Exercise prompt> Take the data below and write out exactly the lines from the one with "---- The whole" through the one with "for member in"; omit every other line.

[Start of Source data]

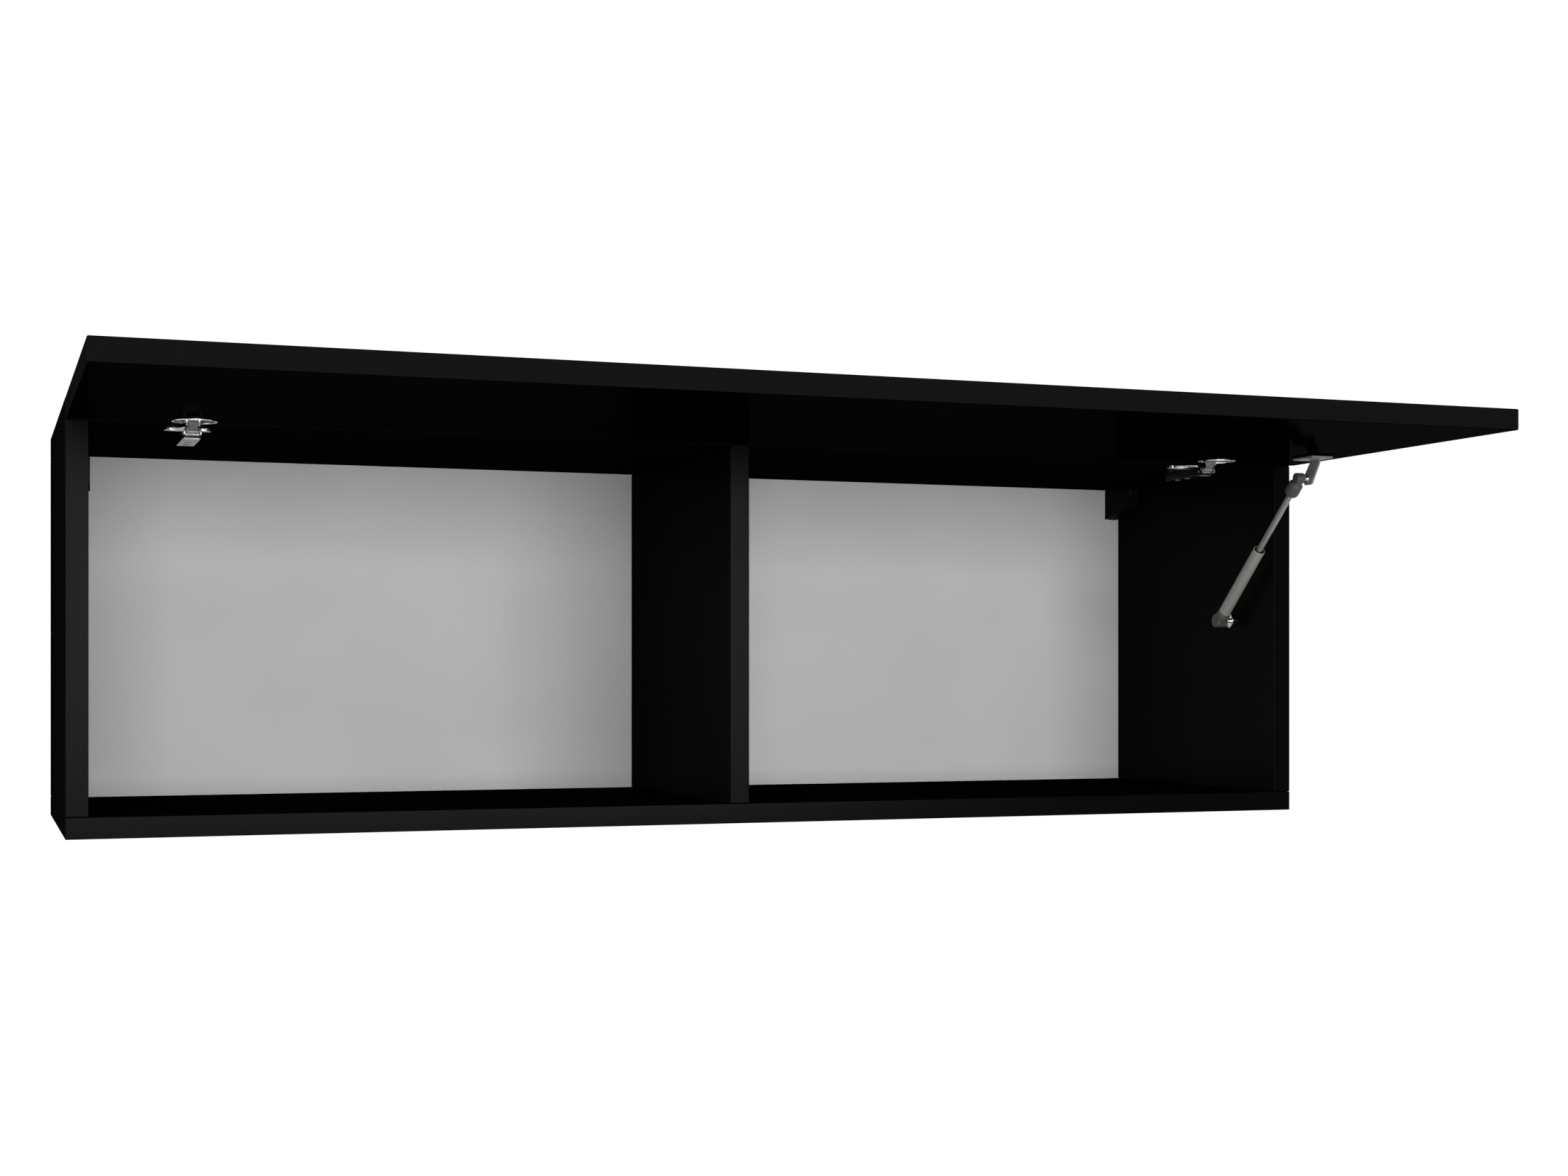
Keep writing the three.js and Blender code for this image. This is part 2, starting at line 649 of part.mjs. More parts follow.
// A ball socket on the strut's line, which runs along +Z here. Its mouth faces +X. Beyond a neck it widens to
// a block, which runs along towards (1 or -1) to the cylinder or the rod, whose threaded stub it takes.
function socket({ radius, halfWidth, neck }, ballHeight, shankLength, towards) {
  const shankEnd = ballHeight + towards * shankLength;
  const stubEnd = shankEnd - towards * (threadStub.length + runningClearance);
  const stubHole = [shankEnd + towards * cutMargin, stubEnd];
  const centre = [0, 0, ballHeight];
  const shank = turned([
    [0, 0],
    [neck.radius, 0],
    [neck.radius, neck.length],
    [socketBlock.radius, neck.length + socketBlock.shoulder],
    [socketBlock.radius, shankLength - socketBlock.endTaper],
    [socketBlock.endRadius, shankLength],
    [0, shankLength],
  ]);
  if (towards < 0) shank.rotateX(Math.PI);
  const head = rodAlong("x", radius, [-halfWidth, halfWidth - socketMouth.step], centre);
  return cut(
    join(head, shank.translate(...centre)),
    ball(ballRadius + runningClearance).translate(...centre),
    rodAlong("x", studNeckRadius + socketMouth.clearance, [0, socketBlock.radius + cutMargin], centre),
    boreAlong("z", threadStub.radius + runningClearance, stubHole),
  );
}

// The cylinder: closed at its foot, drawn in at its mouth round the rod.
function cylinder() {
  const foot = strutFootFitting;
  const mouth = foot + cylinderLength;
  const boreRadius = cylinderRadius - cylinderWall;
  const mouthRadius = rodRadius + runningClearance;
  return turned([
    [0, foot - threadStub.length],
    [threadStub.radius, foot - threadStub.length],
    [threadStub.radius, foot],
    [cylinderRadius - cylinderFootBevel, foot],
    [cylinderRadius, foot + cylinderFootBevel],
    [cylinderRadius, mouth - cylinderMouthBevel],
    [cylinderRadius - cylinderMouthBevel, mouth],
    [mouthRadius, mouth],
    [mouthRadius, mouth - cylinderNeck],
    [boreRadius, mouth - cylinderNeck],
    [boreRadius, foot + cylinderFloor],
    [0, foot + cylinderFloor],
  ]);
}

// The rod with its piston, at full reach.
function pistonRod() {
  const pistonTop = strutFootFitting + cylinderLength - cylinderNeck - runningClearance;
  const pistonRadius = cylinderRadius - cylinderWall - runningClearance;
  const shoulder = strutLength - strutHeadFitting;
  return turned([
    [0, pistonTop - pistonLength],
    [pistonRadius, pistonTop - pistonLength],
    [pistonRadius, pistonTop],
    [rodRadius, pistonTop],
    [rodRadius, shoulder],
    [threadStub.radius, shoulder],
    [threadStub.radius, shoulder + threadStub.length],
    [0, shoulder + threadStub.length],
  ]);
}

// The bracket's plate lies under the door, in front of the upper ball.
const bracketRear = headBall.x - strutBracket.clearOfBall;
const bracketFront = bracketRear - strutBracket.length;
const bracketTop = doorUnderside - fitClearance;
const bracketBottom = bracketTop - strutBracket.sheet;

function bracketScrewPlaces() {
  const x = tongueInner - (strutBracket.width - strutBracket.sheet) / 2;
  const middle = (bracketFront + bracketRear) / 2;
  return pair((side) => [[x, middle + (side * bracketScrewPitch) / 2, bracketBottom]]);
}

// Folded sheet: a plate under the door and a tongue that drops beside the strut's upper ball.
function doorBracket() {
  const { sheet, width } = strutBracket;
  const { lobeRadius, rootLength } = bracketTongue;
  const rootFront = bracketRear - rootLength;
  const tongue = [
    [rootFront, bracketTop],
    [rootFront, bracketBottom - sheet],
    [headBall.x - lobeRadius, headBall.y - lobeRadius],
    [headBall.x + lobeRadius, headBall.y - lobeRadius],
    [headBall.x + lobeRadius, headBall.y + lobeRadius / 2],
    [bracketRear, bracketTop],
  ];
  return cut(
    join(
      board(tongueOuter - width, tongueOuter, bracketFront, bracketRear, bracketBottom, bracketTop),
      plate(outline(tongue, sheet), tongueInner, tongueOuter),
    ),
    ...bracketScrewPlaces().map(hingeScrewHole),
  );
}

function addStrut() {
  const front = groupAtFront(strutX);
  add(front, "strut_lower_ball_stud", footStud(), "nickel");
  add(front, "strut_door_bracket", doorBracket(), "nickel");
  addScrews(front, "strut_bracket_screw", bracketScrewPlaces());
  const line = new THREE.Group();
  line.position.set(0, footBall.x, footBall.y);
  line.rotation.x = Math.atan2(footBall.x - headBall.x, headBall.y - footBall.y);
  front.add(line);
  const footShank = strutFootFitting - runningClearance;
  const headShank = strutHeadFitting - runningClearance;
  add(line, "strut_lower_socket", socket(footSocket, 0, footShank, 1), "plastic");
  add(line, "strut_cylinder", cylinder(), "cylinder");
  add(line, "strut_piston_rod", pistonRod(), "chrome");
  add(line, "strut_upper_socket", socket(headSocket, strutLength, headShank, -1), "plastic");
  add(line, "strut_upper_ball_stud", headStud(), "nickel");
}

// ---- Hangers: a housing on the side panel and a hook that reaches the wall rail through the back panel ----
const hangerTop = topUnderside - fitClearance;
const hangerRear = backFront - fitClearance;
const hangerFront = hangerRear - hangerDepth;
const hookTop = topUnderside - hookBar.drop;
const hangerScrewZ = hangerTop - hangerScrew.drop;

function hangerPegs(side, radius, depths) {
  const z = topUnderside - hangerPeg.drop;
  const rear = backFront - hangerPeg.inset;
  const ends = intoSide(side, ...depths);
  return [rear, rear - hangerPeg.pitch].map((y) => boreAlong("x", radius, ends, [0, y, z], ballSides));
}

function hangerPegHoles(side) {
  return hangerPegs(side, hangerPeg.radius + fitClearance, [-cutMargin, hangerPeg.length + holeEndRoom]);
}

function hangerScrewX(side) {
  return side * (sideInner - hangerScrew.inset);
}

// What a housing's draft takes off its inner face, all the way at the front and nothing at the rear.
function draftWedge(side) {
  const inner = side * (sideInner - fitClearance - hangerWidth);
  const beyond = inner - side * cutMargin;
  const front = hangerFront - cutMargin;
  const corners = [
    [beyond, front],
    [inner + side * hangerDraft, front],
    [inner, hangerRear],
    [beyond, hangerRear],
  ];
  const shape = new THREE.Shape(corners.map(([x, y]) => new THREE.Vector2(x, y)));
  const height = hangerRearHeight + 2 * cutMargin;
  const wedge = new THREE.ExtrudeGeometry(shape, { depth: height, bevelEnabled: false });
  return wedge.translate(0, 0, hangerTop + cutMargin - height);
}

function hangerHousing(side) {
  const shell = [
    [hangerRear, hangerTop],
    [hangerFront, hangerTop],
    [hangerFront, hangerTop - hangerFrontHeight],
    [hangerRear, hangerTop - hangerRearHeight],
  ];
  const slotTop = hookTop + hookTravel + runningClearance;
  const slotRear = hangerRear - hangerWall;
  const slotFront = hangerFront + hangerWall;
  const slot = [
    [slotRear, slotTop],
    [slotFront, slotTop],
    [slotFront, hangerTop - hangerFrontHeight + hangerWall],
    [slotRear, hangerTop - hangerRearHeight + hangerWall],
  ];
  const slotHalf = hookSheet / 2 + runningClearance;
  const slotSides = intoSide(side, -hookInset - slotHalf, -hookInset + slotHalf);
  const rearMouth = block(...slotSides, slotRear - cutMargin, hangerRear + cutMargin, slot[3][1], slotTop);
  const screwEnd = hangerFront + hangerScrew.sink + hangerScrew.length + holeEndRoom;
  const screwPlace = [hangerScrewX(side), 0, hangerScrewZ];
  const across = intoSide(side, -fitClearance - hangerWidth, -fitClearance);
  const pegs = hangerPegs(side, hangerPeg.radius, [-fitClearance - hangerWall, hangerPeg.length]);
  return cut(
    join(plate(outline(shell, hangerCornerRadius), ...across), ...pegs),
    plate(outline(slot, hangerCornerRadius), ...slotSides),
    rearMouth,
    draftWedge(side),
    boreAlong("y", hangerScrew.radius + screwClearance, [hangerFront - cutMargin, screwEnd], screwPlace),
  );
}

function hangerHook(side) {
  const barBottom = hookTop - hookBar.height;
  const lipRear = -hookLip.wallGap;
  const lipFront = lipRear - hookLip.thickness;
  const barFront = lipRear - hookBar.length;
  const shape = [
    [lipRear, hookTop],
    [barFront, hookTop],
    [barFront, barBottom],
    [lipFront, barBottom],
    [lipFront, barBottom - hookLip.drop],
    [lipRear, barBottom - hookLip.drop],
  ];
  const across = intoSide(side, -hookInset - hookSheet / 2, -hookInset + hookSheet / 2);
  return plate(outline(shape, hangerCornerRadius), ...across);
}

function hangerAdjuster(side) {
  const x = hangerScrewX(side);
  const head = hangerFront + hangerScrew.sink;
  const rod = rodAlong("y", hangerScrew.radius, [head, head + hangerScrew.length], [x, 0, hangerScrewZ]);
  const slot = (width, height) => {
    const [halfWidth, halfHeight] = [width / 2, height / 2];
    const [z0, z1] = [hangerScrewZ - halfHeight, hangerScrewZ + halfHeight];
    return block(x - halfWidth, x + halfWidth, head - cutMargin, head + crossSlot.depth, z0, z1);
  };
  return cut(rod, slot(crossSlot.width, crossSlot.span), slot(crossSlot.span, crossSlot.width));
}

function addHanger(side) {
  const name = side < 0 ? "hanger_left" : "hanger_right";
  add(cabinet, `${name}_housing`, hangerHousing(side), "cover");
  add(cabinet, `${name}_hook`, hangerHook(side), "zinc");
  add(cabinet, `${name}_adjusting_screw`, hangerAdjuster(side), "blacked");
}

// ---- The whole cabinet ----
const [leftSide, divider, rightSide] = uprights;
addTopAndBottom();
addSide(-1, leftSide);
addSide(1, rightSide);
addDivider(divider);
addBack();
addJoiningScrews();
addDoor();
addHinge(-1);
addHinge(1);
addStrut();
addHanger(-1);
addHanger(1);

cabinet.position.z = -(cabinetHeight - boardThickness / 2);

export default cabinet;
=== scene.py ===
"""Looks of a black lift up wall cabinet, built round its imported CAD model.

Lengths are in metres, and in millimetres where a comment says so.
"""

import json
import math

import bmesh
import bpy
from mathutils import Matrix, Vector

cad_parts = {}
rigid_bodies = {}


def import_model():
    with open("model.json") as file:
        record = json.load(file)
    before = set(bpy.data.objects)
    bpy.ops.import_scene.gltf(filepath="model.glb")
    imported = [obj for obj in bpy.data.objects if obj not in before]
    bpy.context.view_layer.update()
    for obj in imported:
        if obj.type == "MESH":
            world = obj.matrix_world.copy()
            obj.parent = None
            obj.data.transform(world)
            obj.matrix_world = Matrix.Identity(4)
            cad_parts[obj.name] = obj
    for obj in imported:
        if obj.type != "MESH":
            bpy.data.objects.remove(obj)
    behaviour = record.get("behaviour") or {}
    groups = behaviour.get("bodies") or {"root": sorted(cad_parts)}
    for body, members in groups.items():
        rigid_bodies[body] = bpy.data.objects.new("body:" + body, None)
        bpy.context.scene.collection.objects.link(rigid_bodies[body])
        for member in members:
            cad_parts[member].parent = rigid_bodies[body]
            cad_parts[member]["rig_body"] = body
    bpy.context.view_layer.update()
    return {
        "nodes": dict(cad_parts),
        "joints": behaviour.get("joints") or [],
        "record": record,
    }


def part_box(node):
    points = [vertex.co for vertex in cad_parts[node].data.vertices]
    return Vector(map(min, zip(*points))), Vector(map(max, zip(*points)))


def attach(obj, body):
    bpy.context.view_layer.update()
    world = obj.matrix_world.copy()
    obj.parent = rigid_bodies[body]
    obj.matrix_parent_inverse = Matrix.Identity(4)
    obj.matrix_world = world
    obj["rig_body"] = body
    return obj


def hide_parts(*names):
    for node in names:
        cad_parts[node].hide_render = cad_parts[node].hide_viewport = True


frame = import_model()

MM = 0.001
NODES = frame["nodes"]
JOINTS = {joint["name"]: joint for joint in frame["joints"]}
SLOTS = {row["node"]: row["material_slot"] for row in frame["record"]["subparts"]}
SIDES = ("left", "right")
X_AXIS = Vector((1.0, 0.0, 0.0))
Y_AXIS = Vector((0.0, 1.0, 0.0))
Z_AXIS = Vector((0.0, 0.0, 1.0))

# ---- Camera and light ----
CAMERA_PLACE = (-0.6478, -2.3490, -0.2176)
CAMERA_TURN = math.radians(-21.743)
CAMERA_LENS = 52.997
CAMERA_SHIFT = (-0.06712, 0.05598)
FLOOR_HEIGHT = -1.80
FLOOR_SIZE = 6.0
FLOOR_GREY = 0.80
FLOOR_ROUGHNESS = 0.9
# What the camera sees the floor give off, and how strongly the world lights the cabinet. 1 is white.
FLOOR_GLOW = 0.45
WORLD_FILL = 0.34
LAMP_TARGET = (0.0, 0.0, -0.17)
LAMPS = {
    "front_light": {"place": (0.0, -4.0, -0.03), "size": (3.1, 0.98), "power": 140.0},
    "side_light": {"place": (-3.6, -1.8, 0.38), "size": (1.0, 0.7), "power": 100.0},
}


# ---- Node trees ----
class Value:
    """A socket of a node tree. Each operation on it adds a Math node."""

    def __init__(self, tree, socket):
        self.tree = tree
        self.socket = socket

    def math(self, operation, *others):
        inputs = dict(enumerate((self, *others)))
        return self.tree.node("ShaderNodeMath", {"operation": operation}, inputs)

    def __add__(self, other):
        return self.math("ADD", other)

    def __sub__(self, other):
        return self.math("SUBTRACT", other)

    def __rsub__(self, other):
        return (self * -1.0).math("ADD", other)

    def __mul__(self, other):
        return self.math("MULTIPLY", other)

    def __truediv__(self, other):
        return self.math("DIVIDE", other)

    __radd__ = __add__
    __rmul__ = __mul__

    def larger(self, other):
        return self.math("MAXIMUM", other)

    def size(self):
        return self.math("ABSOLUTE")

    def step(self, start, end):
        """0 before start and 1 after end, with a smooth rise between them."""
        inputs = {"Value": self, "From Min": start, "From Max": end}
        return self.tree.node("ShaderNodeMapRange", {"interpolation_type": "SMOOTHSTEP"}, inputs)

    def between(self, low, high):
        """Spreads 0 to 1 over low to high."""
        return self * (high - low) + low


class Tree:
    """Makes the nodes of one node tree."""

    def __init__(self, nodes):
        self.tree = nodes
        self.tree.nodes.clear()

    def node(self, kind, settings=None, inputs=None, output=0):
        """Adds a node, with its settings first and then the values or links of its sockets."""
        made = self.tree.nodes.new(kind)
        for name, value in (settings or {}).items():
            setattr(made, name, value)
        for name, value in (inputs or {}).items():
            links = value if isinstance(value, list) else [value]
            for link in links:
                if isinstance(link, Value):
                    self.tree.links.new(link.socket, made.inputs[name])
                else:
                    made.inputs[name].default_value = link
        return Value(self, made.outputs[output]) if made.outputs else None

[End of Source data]

Completed exercise>
// ---- The whole cabinet ----
const [leftSide, divider, rightSide] = uprights;
addTopAndBottom();
addSide(-1, leftSide);
addSide(1, rightSide);
addDivider(divider);
addBack();
addJoiningScrews();
addDoor();
addHinge(-1);
addHinge(1);
addStrut();
addHanger(-1);
addHanger(1);

cabinet.position.z = -(cabinetHeight - boardThickness / 2);

export default cabinet;
=== scene.py ===
"""Looks of a black lift up wall cabinet, built round its imported CAD model.

Lengths are in metres, and in millimetres where a comment says so.
"""

import json
import math

import bmesh
import bpy
from mathutils import Matrix, Vector

cad_parts = {}
rigid_bodies = {}


def import_model():
    with open("model.json") as file:
        record = json.load(file)
    before = set(bpy.data.objects)
    bpy.ops.import_scene.gltf(filepath="model.glb")
    imported = [obj for obj in bpy.data.objects if obj not in before]
    bpy.context.view_layer.update()
    for obj in imported:
        if obj.type == "MESH":
            world = obj.matrix_world.copy()
            obj.parent = None
            obj.data.transform(world)
            obj.matrix_world = Matrix.Identity(4)
            cad_parts[obj.name] = obj
    for obj in imported:
        if obj.type != "MESH":
            bpy.data.objects.remove(obj)
    behaviour = record.get("behaviour") or {}
    groups = behaviour.get("bodies") or {"root": sorted(cad_parts)}
    for body, members in groups.items():
        rigid_bodies[body] = bpy.data.objects.new("body:" + body, None)
        bpy.context.scene.collection.objects.link(rigid_bodies[body])
        for member in members:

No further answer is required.